19th Century: From River Village to Industrial Borough

By the mid-19th century, Williamsburg had become one of America’s most productive industrial centers. Breweries, sugar refineries, glassworks, and shipyards lined the riverfront, while workers filled the inland streets that form today’s Central Williamsburg. The arrival of the Williamsburgh Savings Bank (1848), Pfizer Chemical Works (1849), and Brooklyn Flint Glass Company (later Corning Glass Works) confirmed the area’s prosperity.
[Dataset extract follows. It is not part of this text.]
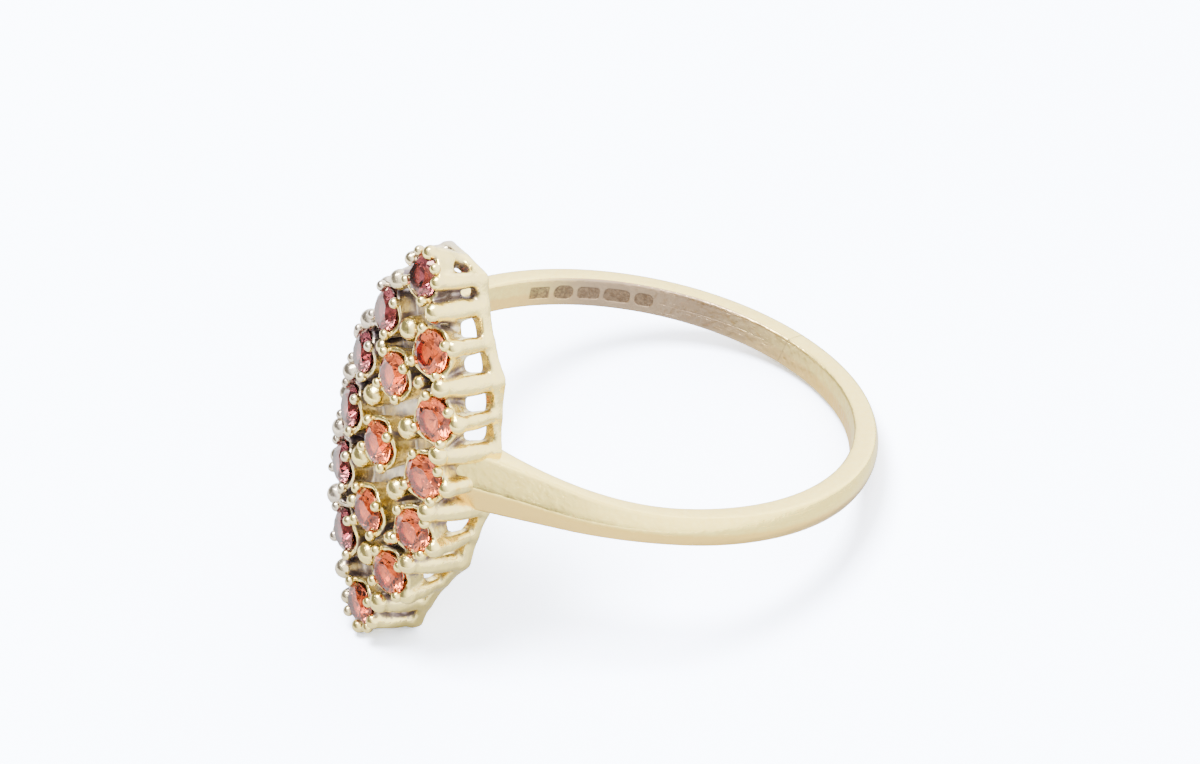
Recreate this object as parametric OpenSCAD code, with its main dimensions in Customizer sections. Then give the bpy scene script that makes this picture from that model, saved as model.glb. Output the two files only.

Immigrants from Germany, Poland, Italy, and Austria-Hungary transformed these blocks into vibrant enclaves of rowhouses and tenements. The German influence was particularly strong; the district around Graham Avenue, known as the “Duitsche Broadway,” became lined with beer halls, bakeries, and social clubs. Brick churches such as Most Holy Trinity–St. Mary’s (founded 1841) and St. Cecilia’s (1871) rose as civic anchors, their Gothic and Romanesque spires still defining the skyline above the low-rise grid.

Architecturally, the late 1800s produced an enduring streetscape: rows of brick and brownstone tenements, neo-Grec cornices, and cast-iron storefronts built for craftsmen and merchants. Small factories and workshops filled the side streets — furniture makers, metalworkers, tailors — creating an intensely local economy.

Early 20th Century: The Urban Village

By the early 1900s, Central Williamsburg was a city within a city. Its avenues thrived with markets, theaters, and labor halls. The opening of the Williamsburg Bridge in 1903 linked it directly to Manhattan’s Lower East Side, accelerating the arrival of Jewish immigrants seeking better housing. Yiddish signage joined German and Italian; kosher bakeries stood beside beer gardens and pasta shops.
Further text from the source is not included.